++++ Raw records

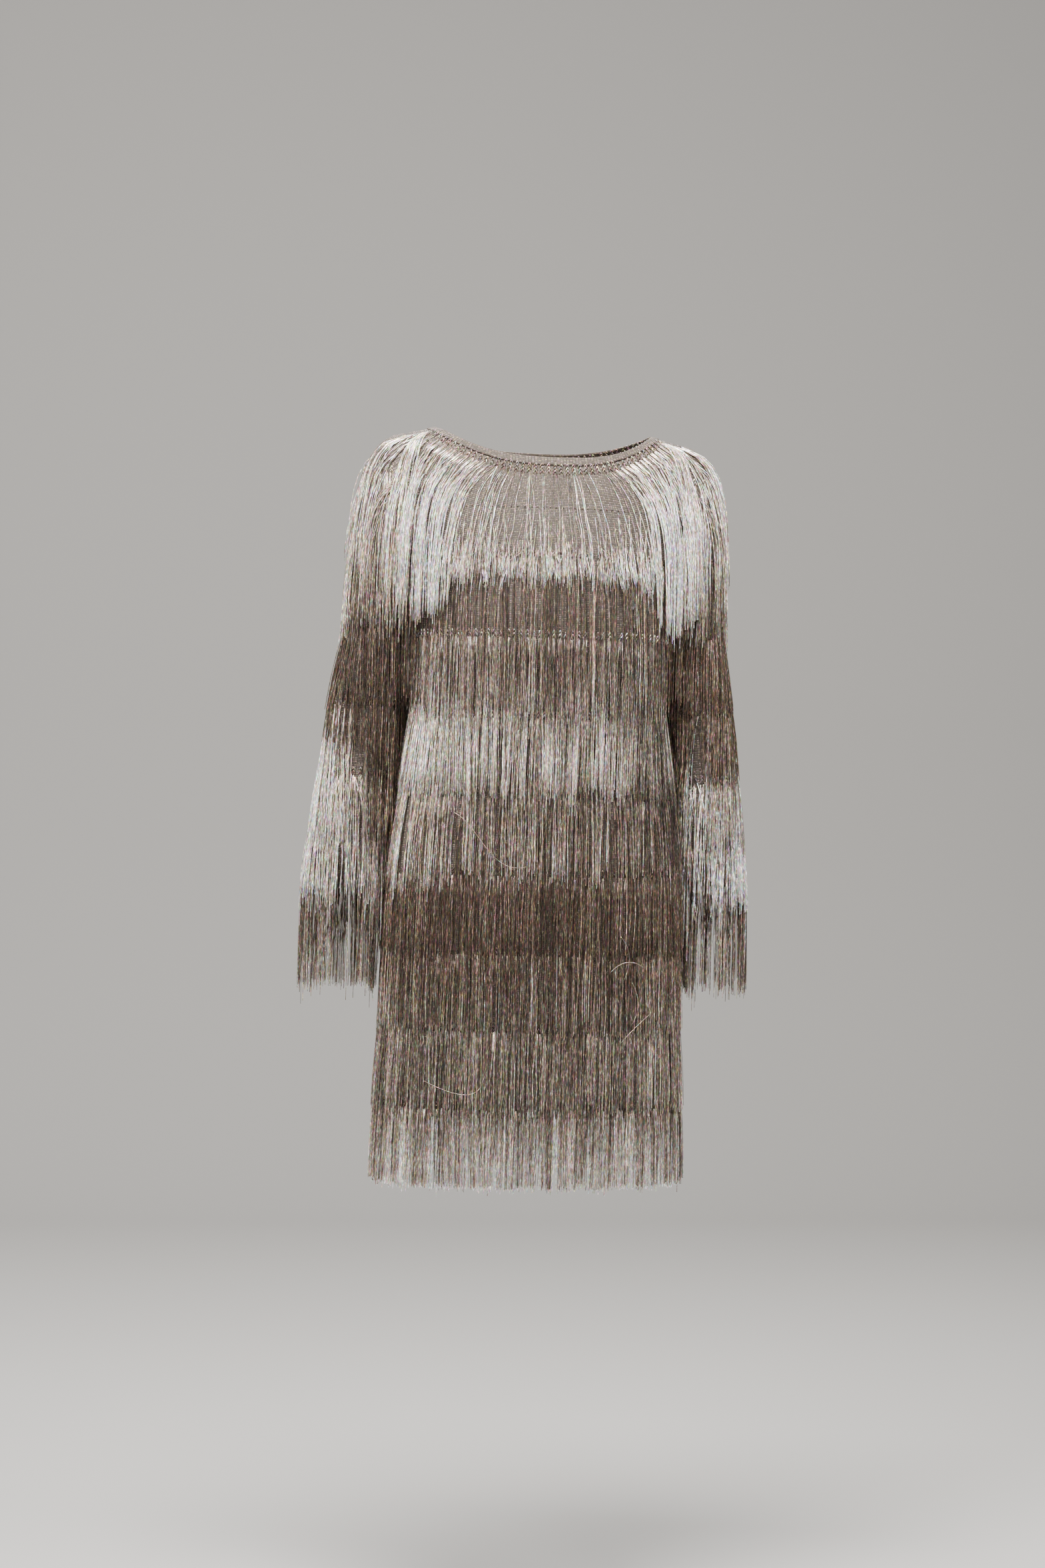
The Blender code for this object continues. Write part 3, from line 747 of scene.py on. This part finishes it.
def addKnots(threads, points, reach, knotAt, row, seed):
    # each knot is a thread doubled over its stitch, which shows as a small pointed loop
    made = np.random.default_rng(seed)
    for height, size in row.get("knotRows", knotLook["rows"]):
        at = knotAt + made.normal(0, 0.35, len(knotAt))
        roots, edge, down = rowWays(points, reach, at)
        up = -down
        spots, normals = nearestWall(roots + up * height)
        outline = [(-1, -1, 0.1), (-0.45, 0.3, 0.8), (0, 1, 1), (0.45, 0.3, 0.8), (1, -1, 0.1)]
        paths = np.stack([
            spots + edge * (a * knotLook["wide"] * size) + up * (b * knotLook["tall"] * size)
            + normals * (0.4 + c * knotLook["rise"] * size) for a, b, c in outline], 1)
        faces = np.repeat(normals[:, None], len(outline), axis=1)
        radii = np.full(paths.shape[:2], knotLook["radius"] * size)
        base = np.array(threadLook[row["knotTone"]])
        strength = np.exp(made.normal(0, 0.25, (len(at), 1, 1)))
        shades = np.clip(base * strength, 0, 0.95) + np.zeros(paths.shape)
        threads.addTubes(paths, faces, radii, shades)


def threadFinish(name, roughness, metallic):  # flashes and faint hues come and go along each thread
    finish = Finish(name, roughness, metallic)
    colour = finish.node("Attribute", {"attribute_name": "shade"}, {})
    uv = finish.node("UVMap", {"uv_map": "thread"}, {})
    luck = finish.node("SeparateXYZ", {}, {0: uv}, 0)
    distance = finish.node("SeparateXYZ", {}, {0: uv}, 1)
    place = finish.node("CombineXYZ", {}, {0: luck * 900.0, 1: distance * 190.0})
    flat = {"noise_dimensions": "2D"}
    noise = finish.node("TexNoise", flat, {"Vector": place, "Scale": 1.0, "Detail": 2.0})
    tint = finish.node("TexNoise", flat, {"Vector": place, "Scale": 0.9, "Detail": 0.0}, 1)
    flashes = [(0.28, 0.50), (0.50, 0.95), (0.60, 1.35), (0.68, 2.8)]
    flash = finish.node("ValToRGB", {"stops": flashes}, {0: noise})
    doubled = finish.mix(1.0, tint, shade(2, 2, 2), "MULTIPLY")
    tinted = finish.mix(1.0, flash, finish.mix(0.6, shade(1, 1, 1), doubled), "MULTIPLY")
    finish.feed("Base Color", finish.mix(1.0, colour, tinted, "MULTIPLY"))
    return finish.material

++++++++
++++ Raw records

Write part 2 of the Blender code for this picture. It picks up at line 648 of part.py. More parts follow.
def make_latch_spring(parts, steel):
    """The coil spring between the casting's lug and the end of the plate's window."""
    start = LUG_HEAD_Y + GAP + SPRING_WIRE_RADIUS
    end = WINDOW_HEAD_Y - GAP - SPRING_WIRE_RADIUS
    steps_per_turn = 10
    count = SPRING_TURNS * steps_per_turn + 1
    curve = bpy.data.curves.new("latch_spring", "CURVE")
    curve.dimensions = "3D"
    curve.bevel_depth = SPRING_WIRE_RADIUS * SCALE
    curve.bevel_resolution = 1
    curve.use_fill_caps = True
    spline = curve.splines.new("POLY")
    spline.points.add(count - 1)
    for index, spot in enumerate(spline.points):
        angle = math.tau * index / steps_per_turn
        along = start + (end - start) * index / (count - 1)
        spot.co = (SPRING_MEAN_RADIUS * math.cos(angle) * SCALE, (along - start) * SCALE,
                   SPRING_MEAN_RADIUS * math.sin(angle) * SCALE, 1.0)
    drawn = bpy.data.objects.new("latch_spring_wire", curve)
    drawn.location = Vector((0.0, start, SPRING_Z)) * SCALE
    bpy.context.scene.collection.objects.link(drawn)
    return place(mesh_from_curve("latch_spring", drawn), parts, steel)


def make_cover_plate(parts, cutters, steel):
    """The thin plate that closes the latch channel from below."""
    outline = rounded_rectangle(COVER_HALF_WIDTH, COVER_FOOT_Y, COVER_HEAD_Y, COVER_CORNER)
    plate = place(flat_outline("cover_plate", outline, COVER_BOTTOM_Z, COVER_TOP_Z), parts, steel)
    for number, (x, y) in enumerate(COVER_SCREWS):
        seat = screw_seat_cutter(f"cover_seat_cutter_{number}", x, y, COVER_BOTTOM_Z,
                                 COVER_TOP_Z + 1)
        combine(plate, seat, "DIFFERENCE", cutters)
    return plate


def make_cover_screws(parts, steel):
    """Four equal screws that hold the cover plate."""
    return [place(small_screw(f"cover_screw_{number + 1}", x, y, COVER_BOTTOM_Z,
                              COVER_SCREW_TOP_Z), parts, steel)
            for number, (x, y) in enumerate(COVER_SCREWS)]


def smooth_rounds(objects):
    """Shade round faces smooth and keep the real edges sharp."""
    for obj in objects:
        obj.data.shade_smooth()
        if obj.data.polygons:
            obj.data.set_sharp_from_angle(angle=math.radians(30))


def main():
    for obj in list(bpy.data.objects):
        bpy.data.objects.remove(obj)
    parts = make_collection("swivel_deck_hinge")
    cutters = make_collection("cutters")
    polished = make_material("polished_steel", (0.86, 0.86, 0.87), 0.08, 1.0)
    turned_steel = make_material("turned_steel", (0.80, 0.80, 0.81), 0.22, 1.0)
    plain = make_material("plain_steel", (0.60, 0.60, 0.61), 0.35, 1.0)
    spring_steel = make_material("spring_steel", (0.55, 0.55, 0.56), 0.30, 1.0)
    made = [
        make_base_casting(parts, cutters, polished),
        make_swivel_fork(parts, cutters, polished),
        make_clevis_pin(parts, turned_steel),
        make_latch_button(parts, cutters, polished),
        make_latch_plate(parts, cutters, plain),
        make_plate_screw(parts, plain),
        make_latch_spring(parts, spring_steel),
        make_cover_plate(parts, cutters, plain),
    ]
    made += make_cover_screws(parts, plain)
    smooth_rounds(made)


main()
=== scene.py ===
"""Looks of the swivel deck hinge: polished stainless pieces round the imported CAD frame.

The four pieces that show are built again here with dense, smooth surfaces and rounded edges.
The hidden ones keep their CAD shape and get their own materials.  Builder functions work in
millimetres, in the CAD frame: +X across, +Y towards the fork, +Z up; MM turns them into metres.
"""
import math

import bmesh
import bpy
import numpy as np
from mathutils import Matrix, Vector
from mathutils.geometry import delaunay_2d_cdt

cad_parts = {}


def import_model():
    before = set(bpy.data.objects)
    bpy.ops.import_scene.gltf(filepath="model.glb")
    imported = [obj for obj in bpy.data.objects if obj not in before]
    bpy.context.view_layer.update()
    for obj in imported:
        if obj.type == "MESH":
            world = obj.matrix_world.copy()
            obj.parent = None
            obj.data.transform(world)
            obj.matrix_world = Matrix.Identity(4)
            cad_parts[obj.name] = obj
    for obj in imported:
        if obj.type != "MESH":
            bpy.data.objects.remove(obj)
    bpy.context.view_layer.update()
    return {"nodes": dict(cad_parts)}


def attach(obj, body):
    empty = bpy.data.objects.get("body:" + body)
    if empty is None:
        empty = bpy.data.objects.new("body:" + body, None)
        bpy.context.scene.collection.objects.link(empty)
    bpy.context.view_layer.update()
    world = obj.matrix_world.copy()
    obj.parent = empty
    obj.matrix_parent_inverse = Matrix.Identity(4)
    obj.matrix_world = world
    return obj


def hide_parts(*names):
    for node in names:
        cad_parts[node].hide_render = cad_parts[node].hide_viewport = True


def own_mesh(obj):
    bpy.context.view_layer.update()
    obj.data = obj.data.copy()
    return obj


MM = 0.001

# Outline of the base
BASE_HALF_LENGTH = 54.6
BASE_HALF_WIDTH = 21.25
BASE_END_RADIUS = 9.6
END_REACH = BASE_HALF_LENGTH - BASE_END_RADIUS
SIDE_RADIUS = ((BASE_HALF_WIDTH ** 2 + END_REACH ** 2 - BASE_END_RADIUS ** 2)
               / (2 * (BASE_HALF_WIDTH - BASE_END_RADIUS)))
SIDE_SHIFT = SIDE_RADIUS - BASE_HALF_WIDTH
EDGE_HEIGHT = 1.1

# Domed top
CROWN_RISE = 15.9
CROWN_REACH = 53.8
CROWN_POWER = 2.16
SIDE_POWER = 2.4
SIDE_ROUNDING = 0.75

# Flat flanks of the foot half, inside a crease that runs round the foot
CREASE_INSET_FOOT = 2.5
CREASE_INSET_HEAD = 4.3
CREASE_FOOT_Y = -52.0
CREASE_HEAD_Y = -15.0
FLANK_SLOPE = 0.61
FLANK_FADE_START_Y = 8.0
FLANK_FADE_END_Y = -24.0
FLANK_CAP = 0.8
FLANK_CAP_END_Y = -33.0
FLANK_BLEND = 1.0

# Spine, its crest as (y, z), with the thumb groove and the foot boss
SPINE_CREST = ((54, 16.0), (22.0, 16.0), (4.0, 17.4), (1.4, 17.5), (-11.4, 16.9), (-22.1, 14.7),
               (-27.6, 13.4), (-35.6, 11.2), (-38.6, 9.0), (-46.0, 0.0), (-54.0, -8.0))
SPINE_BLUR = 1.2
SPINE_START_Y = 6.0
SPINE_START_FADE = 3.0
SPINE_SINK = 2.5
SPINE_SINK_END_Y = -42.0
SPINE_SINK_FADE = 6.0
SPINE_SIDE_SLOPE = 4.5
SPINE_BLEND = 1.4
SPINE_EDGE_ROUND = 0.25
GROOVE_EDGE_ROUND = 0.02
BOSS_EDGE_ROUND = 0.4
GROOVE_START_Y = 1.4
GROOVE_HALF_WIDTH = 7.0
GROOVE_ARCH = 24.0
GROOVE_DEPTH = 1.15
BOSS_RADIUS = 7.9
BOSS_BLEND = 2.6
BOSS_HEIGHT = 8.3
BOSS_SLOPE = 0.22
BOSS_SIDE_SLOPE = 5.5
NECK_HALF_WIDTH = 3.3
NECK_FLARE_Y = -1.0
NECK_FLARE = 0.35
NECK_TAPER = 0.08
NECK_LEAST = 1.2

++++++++

> _What is being asked_
Exactly and exclusively, reproduce the lines that start at the line containing "if empty is" and end at the line containing "FLANK_BLEND = 1.0", inclusive of both.

> _Final result_
    if empty is None:
        empty = bpy.data.objects.new("body:" + body, None)
        bpy.context.scene.collection.objects.link(empty)
    bpy.context.view_layer.update()
    world = obj.matrix_world.copy()
    obj.parent = empty
    obj.matrix_parent_inverse = Matrix.Identity(4)
    obj.matrix_world = world
    return obj


def hide_parts(*names):
    for node in names:
        cad_parts[node].hide_render = cad_parts[node].hide_viewport = True


def own_mesh(obj):
    bpy.context.view_layer.update()
    obj.data = obj.data.copy()
    return obj


MM = 0.001

# Outline of the base
BASE_HALF_LENGTH = 54.6
BASE_HALF_WIDTH = 21.25
BASE_END_RADIUS = 9.6
END_REACH = BASE_HALF_LENGTH - BASE_END_RADIUS
SIDE_RADIUS = ((BASE_HALF_WIDTH ** 2 + END_REACH ** 2 - BASE_END_RADIUS ** 2)
               / (2 * (BASE_HALF_WIDTH - BASE_END_RADIUS)))
SIDE_SHIFT = SIDE_RADIUS - BASE_HALF_WIDTH
EDGE_HEIGHT = 1.1

# Domed top
CROWN_RISE = 15.9
CROWN_REACH = 53.8
CROWN_POWER = 2.16
SIDE_POWER = 2.4
SIDE_ROUNDING = 0.75

# Flat flanks of the foot half, inside a crease that runs round the foot
CREASE_INSET_FOOT = 2.5
CREASE_INSET_HEAD = 4.3
CREASE_FOOT_Y = -52.0
CREASE_HEAD_Y = -15.0
FLANK_SLOPE = 0.61
FLANK_FADE_START_Y = 8.0
FLANK_FADE_END_Y = -24.0
FLANK_CAP = 0.8
FLANK_CAP_END_Y = -33.0
FLANK_BLEND = 1.0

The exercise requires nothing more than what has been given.